Among the many members of Congress it counts among its friends is Rep. Nancy Johnson, R-Conn., chairwoman of the House Ways and Means health subcommittee, who has been instrumental in preserving the AWP-based reimbursement.
For her consistent support, Johnson received the National Cancer Medal of Honor in April from U.S. Oncology, a national network of community-based cancer centers. The group said, "Johnson shares a deep commitment to helping cancer patients and their families maintain access to the community-based cancer care they need."
Lobbyists for oncologists and cancer patients argue that any effort to trim the payments will force doctors to check their chemotherapy patients into hospitals, which are not equipped to handle such a load, or establish waiting lists for people seeking cancer treatments.
"It is acknowledged that Medicare overpays for cancer drugs, but also widely recognized that Medicare pays less than actual cost of administering those drugs," the Cancer Leadership Council, which includes the American Society of Clinical Oncology, said in a December letter to members of Congress. "If Congress is to address the problem of drug overpayments, it must simultaneously resolve the corresponding underpayment for practice expense."
Philip Johnson, pharmacology director for H. Lee Moffitt Cancer Center & Research Institute in Tampa, says proposals to trim the reimbursements are like "trying to buy a prime rib for the price of a cheeseburger.
"The government is setting up a scenario where the hospitals are going to look bad and the people won't get the treatment they need," he said.

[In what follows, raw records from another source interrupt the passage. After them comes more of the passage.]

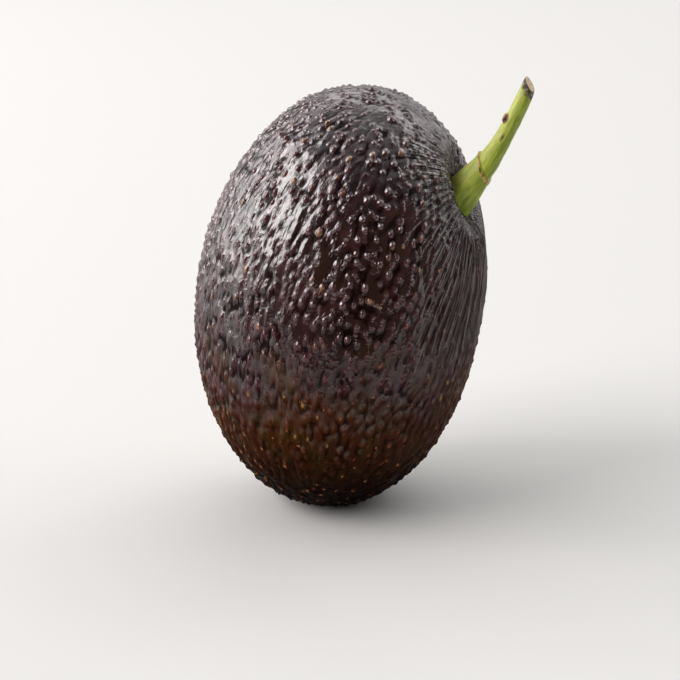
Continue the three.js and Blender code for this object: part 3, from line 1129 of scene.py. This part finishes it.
def stalk_material():
    """Fresh yellow-green stalk, streaked along its length, with cork, scars and a dry cut."""
    material, nodes, shader = new_material("avocado_stalk")
    place = nodes.place()
    along = nodes.point("grain")
    streak = blotches(nodes, along, 2.2, 0.35, 0.7, detail=4.0)
    pale = blotches(nodes, along, 5.0, 0.52, 0.75, detail=5.0)
    grain = nodes.times(fine_grain(nodes, place, 1500.0, 4000.0), STALK_GRAIN_HEIGHT)
    bark = nodes.plus(grain, nodes.times(pale, STALK_STREAK_HEIGHT))
    nodes.feed(shader["Base Color"], stalk_marks(nodes, place, stalk_greens(nodes, streak, pale)))
    nodes.feed(shader["Roughness"], nodes.span(streak, 0.46, 0.32))
    nodes.feed(shader["Normal"], nodes.bump(bark))
    return material


# ---- the studio ----

def flat_sheet(name, corners, colour, roughness, shine):
    """A flat sheet with four corners and one plain colour."""
    mesh = bpy.data.meshes.new(name)
    mesh.from_pydata(corners, [], [(0, 1, 2, 3)])
    material, _, shader = new_material(name)
    shader["Base Color"].default_value = (*colour, 1)
    shader["Roughness"].default_value = roughness
    shader["Specular IOR Level"].default_value = shine
    mesh.materials.append(material)
    sheet = bpy.data.objects.new(name, mesh)
    bpy.context.scene.collection.objects.link(sheet)
    return sheet


def make_floor():
    """A wide pale floor."""
    far = FLOOR_REACH
    corners = [(-far, -far, 0), (far, -far, 0), (far, far, 0), (-far, far, 0)]
    floor = flat_sheet("floor", corners, FLOOR_COLOUR, roughness=0.7, shine=0)


def make_dark_reflection_card():
    """A low dark brown card that stands in front, and that only the fruit's shine shows, so that the front
    of the fruit reflects painted shade.
    """
    half, front, top = CARD_WIDTH / 2, CARD_FRONT, CARD_HEIGHT
    corners = [(-half, front, 0), (half, front, 0), (half, front, top), (-half, front, top)]
    dark_reflection_card = flat_sheet("dark_reflection_card", corners, CARD_COLOUR, roughness=0.9, shine=0.1)
    dark_reflection_card.visible_camera = False
    dark_reflection_card.visible_shadow = False
    dark_reflection_card.visible_diffuse = False


def make_world():
    """Soft light that is bright behind and above the fruit and dim in front of it."""
    world = bpy.data.worlds.new("studio")
    world.use_nodes = True
    bpy.context.scene.world = world
    nodes = Nodes(world.node_tree)
    background = world.node_tree.nodes["Background"]
    sky = nodes.add("ShaderNodeTexCoord").outputs["Generated"]
    direction = nodes.add("ShaderNodeSeparateXYZ", {"Vector": sky}).outputs
    level = nodes.plus(direction["Y"], nodes.times(direction["Z"], SKY_TILT))
    nodes.feed(background.inputs["Strength"], nodes.span(level, SKY_DIM, SKY_BRIGHT, *SKY_SPAN))
    background.inputs["Color"].default_value = (1, 1, 1, 1)


def soft_box(name, azimuth, elevation, distance, width, height, radiance):
    """A soft area light that faces the fruit's middle from a direction, azimuth 0 being the front."""
    a, e = math.radians(azimuth), math.radians(elevation)
    away = Vector((math.sin(a) * math.cos(e), -math.cos(a) * math.cos(e), math.sin(e)))
    data = bpy.data.lights.new(name, "AREA")
    data.shape = "RECTANGLE"
    data.size, data.size_y = width, height
    data.energy = math.pi * width * height * radiance
    data.color = LAMP_COLOUR
    light = bpy.data.objects.new(name, data)
    light.location = Vector(FRUIT_CENTRE) + away * distance
    light.rotation_euler = away.to_track_quat("Z", "Y").to_euler()
    light.visible_camera = False
    bpy.context.scene.collection.objects.link(light)


def make_lights():
    """Two large soft boxes on the left, like a wide window, and two dimmer ones behind."""
    for lamp in LAMPS:
        soft_box(*lamp)


def make_camera():
    """The camera in front of the fruit, a little above it."""
    data = bpy.data.cameras.new("camera")
    data.lens = LENS
    data.clip_start = CAMERA_NEAR
    camera = bpy.data.objects.new("camera", data)
    back = Vector((0, -math.cos(CAMERA_ELEVATION), math.sin(CAMERA_ELEVATION)))
    camera.location = Vector(CAMERA_AIM) + back * CAMERA_DISTANCE
    camera.rotation_euler = back.to_track_quat("Z", "Y").to_euler()
    bpy.context.scene.collection.objects.link(camera)
    bpy.context.scene.camera = camera


make_camera()
make_world()
make_lights()
make_floor()
make_dark_reflection_card()
make_fruit()
make_stalk()
bpy.context.scene.view_settings.view_transform = "Standard"
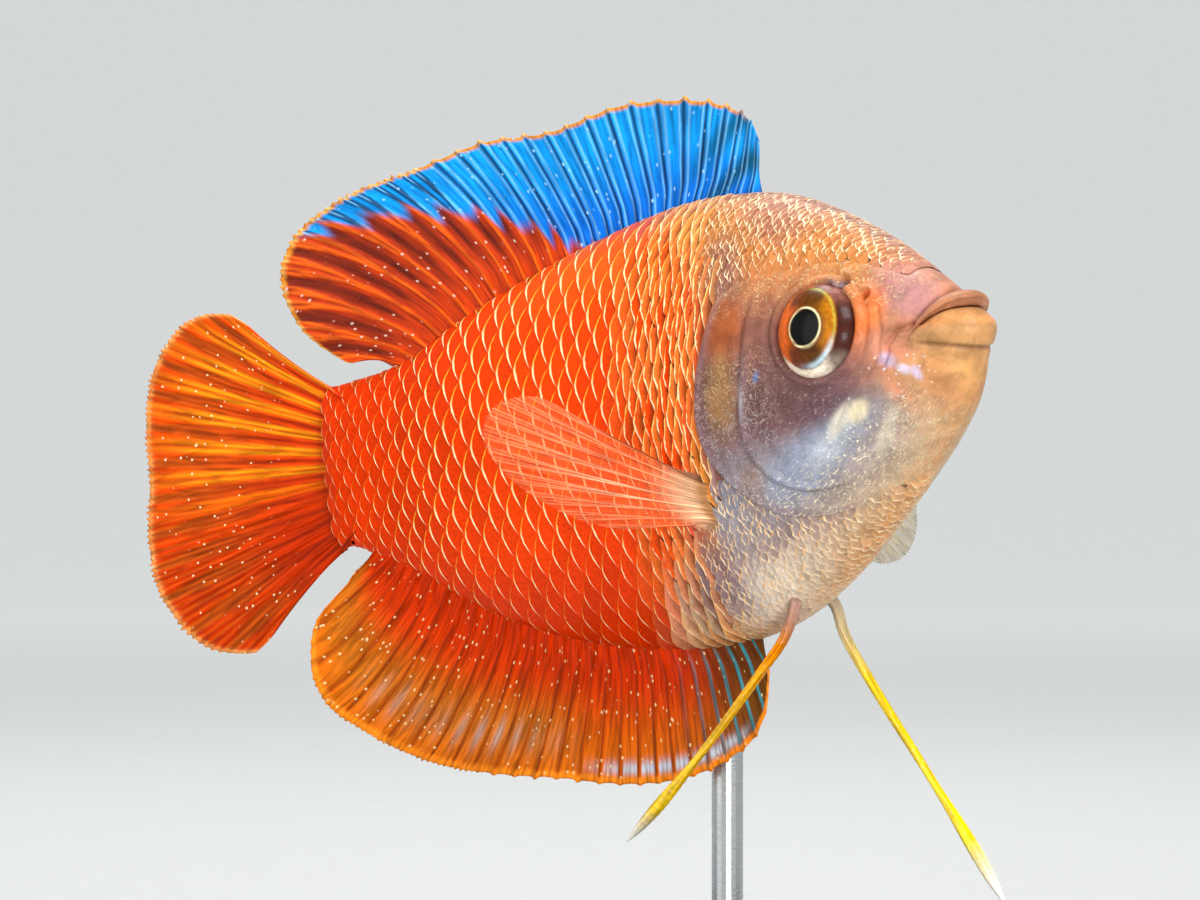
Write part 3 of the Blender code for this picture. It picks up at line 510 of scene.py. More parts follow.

Presidential politics has played a big role in preserving the current system.
In 2000, the Clinton administration backed away from a proposal to rein in the payments. Administration officials decided to retract the proposal after then-Texas Gov. George Bush, the Republican nominee, suggested the Democratic initiative would undermine health care for Medicare patients.

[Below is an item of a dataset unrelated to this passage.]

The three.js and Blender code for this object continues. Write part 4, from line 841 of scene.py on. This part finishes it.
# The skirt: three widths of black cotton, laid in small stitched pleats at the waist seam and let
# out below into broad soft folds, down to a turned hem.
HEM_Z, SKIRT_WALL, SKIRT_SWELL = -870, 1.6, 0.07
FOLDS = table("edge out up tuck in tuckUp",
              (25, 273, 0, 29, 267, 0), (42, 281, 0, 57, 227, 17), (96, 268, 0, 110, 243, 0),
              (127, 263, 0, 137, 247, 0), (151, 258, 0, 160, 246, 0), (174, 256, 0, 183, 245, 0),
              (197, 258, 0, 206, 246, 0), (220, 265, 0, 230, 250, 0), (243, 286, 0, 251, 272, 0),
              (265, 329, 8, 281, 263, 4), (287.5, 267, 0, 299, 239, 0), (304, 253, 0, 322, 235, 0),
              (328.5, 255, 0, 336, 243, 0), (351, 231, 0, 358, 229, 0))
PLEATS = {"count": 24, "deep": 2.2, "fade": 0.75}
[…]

"The White House folks didn't want to go up against the oncologists," said Vladeck.
Only recently has the word "competition" entered into the debate over Medicare reimbursements for outpatient drugs.

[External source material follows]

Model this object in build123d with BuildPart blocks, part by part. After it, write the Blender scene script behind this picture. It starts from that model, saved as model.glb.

Members of Congress now see competition as a possible way to limit drug prices without imposing actual price controls. The House-passed bill that would create a prescription drug benefit for all seniors calls for a mild form of competition between companies chosen to manage the pharmacy benefits.
For outpatient drugs, some members of Congress say Medicare should follow the example of the Veterans Administration, which awards contracts to the wholesaler that offers to sell a drug to the VA for the lowest price. Because Medicare covers more patients, they reason, it should get an even bigger discount than the VA.
According to Rehnquist's study of 24 drugs given to outpatients under Medicare, the government could have saved $1.6-billion in 2000 if it had paid for them according to the VA's price list. For half of these drugs, she said, Medicare pays more than double the VA price.
Medicare pays about $173.49 for 30 milligrams of Taxol, which is used to treat ovarian and breast cancer, while the VA pays only $107.59 -- a savings of 38 percent. Medicare pays 47 cents for a milligram of albuterol, and the VA pays 85 percent less at 7 cents.
But there is not enough support in Congress for this idea to be adopted.
The Ways and Means Committee is considering a compromise plan under which the government would solicit bids from pharmaceutical suppliers and then offer to pay the average of those prices. In other words, Medicare, unlike the VA, would not buy from the lowest bidder. The legislation apparently would offer no incentive to preclude the companies making wildly exaggerated bids to drive up the average.
Vladeck says the government will never be able to get control of Medicare costs until Congress gets over the idea that it is wrong to use the government's buying power to get discounts.
"It's idiotic not to use the market power of the federal government to get lower prices," he says. "We're just unwilling to admit that we're really controlling drug prices."